## begin

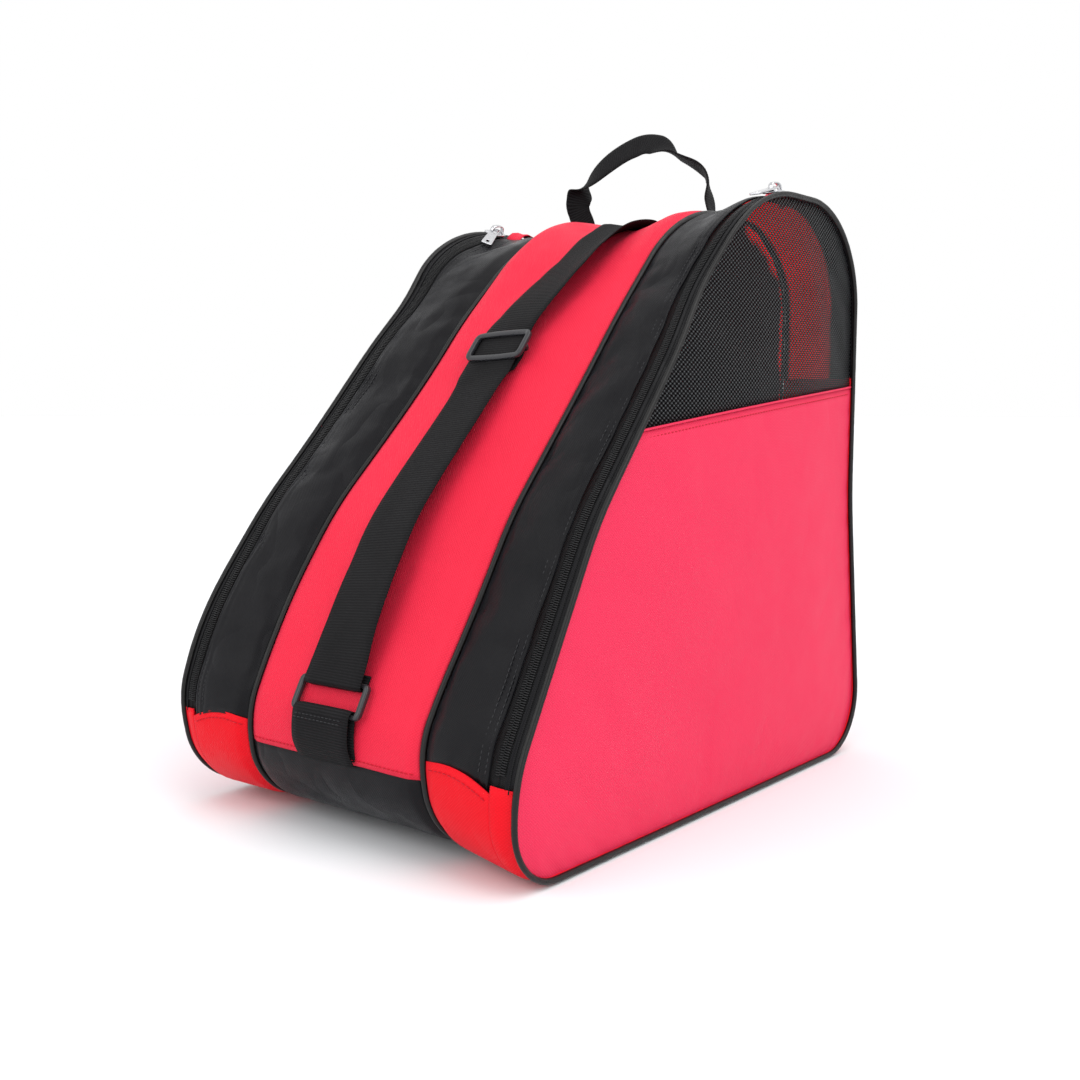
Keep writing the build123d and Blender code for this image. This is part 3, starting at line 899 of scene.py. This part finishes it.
def make_side_piping(side, sign):
    piping = tube(side + "_side_piping_cord", sign * PIPE_X, -PIPE, CORD)
    fold(piping)
    place(piping, "black_piping", None, side + "_side_piping_upper", side + "_side_piping_lower")
    seam = tube(side + "_seam_piping_cord", sign * SEAM_X, -PIPE - .0005, PIPE * .87)
    place(seam, "black_piping", "bag", side + "_seam_piping")


def make_divider(side, sign):
    """The lining wall between a side pod and the centre pod, a little slack."""
    columns, rows = 40, 40
    inset = .0048
    edge = [BAG.at(BAG.total * i / 900, -inset) for i in range(900)]
    verts, uvs = [], []
    for i in range(rows):
        z = lerp(inset + .0003, TOP_Z - inset - .0003, (1 - math.cos(math.pi * i / (rows - 1))) / 2)
        hits = [lerp(a[0], b[0], (z - a[1]) / (b[1] - a[1])) for a, b in zip(edge, edge[1:])
                if (a[1] - z) * (b[1] - z) <= 0 and a[1] != b[1]]
        for j in range(columns):
            y = lerp(min(hits), max(hits), j / (columns - 1))
            slack = smooth(min(y - min(hits), max(hits) - y) / .05) * smooth(min(z, TOP_Z - z) / .05)
            x = SEAM_X + .0012 * ripple(y, z, 11.0, .07) * slack
            verts.append((sign * x, y, z))
            uvs.append((y, z))
    piece = make(side + "_divider_cloth", verts, grid_faces(rows, columns, flip=sign < 0), uvs, DIVIDER)
    thicken(piece, .0016, offset=0)
    place(piece, "red_lining", "bag", side + "_inner_divider")


def divider_material():
    """Lining painted dark as shade, red and glowing as painted light near the top and back, where light gets
    in.
    """
    g = lining_graph("divider_lining")
    _, y, z = g.split(g.place(False))
    wander = g.math("MULTIPLY", g.math("SUBTRACT", g.noise(26.0, 3.0), .5), .024)
    height = g.math("ADD", g.math("ADD", z, g.math("MULTIPLY", y, .6)), wander)
    # the red, glowing patch near the top and back is painted light; the rest is painted shade
    top = g.math("MULTIPLY", g.ramp(height, .430, .436), g.ramp(g.math("ADD", y, wander), .118, .126))
    back = g.ramp(g.math("ADD", y, wander), .168, .172)
    return finish_lining(g, g.math("MAXIMUM", top, back))


DIVIDER = divider_material()


# ---- Centre pod ----
CENTRE_CROWN = .0019


def centre_height(s, x):
    edge = SEAM_IN - abs(x)
    t = abs(x) / SEAM_IN
    near_floor = 1 - smooth((BAG.point(s)[1] - .004) / .03)
    soft = .0008 * ripple(x, s, 1.0, .07) * smooth(edge / .02)
    return seam_sink(edge) + (CENTRE_CROWN * (1 - t ** 4) + soft) * (1 - near_floor)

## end

• [TASK OBJECTIVE] Copy down the whole of the data above, matching it exactly.

• [SOLVED PROBLEM]
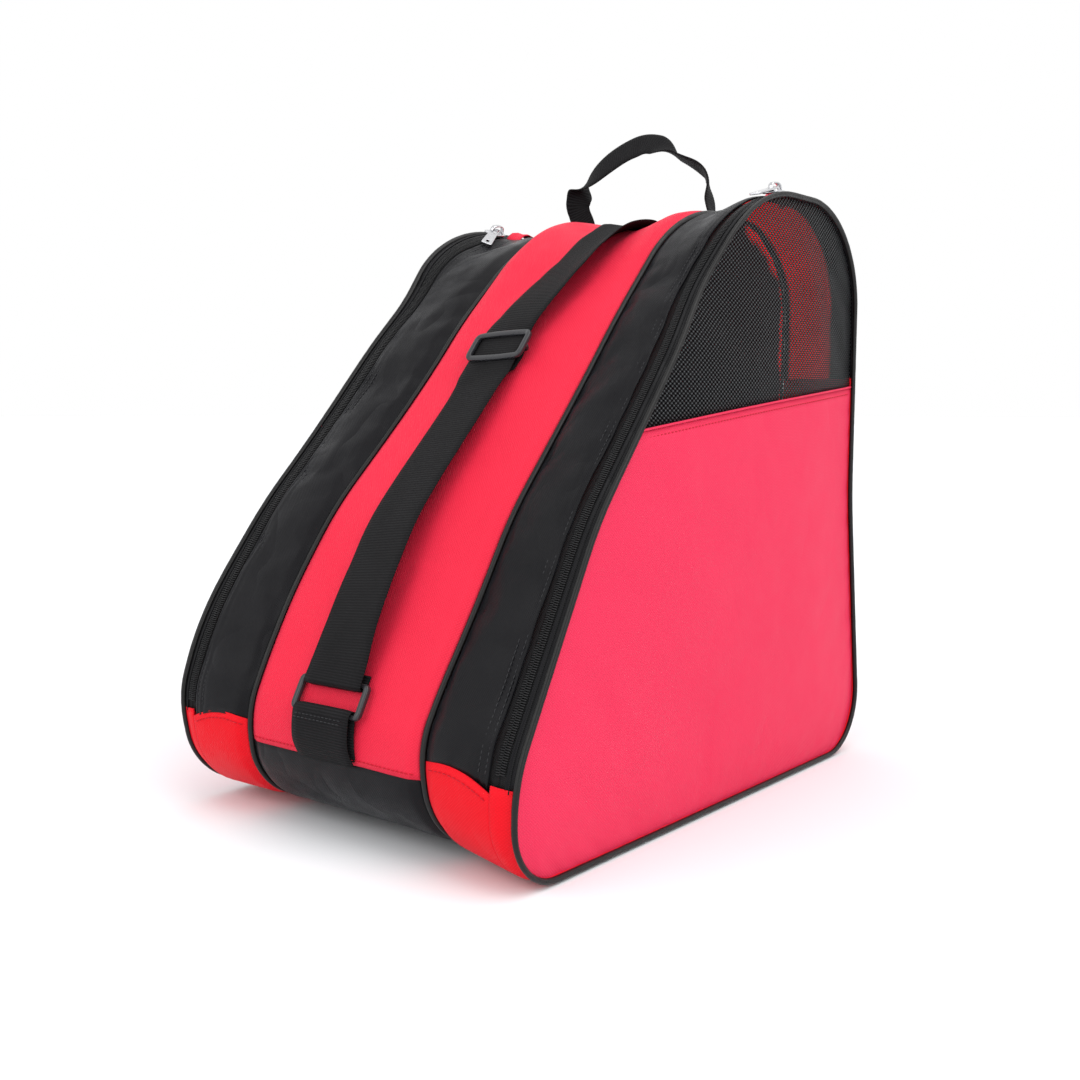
Keep writing the build123d and Blender code for this image. This is part 3, starting at line 899 of scene.py. This part finishes it.
def make_side_piping(side, sign):
    piping = tube(side + "_side_piping_cord", sign * PIPE_X, -PIPE, CORD)
    fold(piping)
    place(piping, "black_piping", None, side + "_side_piping_upper", side + "_side_piping_lower")
    seam = tube(side + "_seam_piping_cord", sign * SEAM_X, -PIPE - .0005, PIPE * .87)
    place(seam, "black_piping", "bag", side + "_seam_piping")


def make_divider(side, sign):
    """The lining wall between a side pod and the centre pod, a little slack."""
    columns, rows = 40, 40
    inset = .0048
    edge = [BAG.at(BAG.total * i / 900, -inset) for i in range(900)]
    verts, uvs = [], []
    for i in range(rows):
        z = lerp(inset + .0003, TOP_Z - inset - .0003, (1 - math.cos(math.pi * i / (rows - 1))) / 2)
        hits = [lerp(a[0], b[0], (z - a[1]) / (b[1] - a[1])) for a, b in zip(edge, edge[1:])
                if (a[1] - z) * (b[1] - z) <= 0 and a[1] != b[1]]
        for j in range(columns):
            y = lerp(min(hits), max(hits), j / (columns - 1))
            slack = smooth(min(y - min(hits), max(hits) - y) / .05) * smooth(min(z, TOP_Z - z) / .05)
            x = SEAM_X + .0012 * ripple(y, z, 11.0, .07) * slack
            verts.append((sign * x, y, z))
            uvs.append((y, z))
    piece = make(side + "_divider_cloth", verts, grid_faces(rows, columns, flip=sign < 0), uvs, DIVIDER)
    thicken(piece, .0016, offset=0)
    place(piece, "red_lining", "bag", side + "_inner_divider")


def divider_material():
    """Lining painted dark as shade, red and glowing as painted light near the top and back, where light gets
    in.
    """
    g = lining_graph("divider_lining")
    _, y, z = g.split(g.place(False))
    wander = g.math("MULTIPLY", g.math("SUBTRACT", g.noise(26.0, 3.0), .5), .024)
    height = g.math("ADD", g.math("ADD", z, g.math("MULTIPLY", y, .6)), wander)
    # the red, glowing patch near the top and back is painted light; the rest is painted shade
    top = g.math("MULTIPLY", g.ramp(height, .430, .436), g.ramp(g.math("ADD", y, wander), .118, .126))
    back = g.ramp(g.math("ADD", y, wander), .168, .172)
    return finish_lining(g, g.math("MAXIMUM", top, back))


DIVIDER = divider_material()


# ---- Centre pod ----
CENTRE_CROWN = .0019


def centre_height(s, x):
    edge = SEAM_IN - abs(x)
    t = abs(x) / SEAM_IN
    near_floor = 1 - smooth((BAG.point(s)[1] - .004) / .03)
    soft = .0008 * ripple(x, s, 1.0, .07) * smooth(edge / .02)
    return seam_sink(edge) + (CENTRE_CROWN * (1 - t ** 4) + soft) * (1 - near_floor)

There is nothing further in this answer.